Rhythm and timing are the two things which we all must have, yet no one knows how to teach either.
I get as much fun as the next man from whaling the ball as hard as I can and catching it squarely on the button. But from sad experience I learned not to try this in a round that meant anything.
Golf is the closest game to the game we call life. You get bad breaks from good shots; you get good breaks from bad shots – but you have to play the ball where it lies.
Bobby on the Masters
We are quite willing to have low scores made during the tournament. It is not our intention to rig the golf course so as to make it tricky. It is our feeling that there is something wrong with a golf course which will not yield a score in the 60s to a player who has played well enough to deserve it.
We do not believe that birdies should be made too easily. We think to play two good shots to a par-4 hole and then to hole a 10-foot putt on a dead-level green is not enough.

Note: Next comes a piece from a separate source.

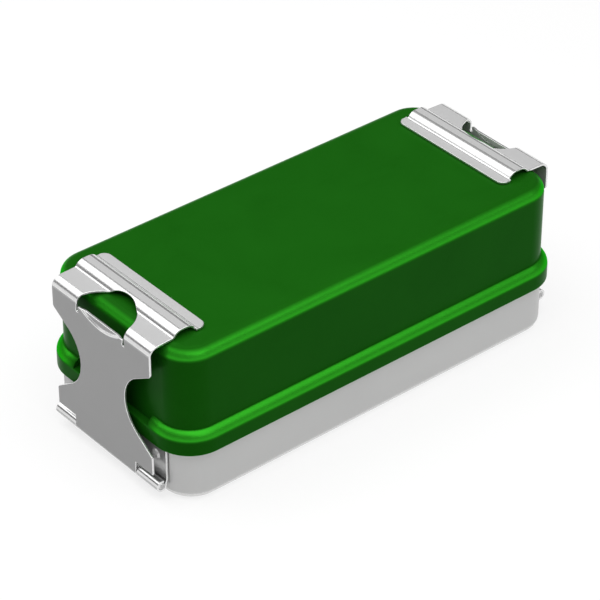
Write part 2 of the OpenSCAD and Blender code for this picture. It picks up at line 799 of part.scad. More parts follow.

The contours of the greens have been carefully designed. We have tried to provide each green with at least four pin locations. This does not mean that the pin is always placed in one very definite spot within these areas, but each area provides an opportunity for cutting the hole where the contours are very gentle for a radius of four-five feet all around.
The placement of the flags is one of the most controversial matters in any golf tournament, because it can so drastically affect the difficulty of the play. The exact location is decided by a committee appointed for the purpose. I am sure the players would be interested, too, in having a committee composed of individuals of benign and charitable natures.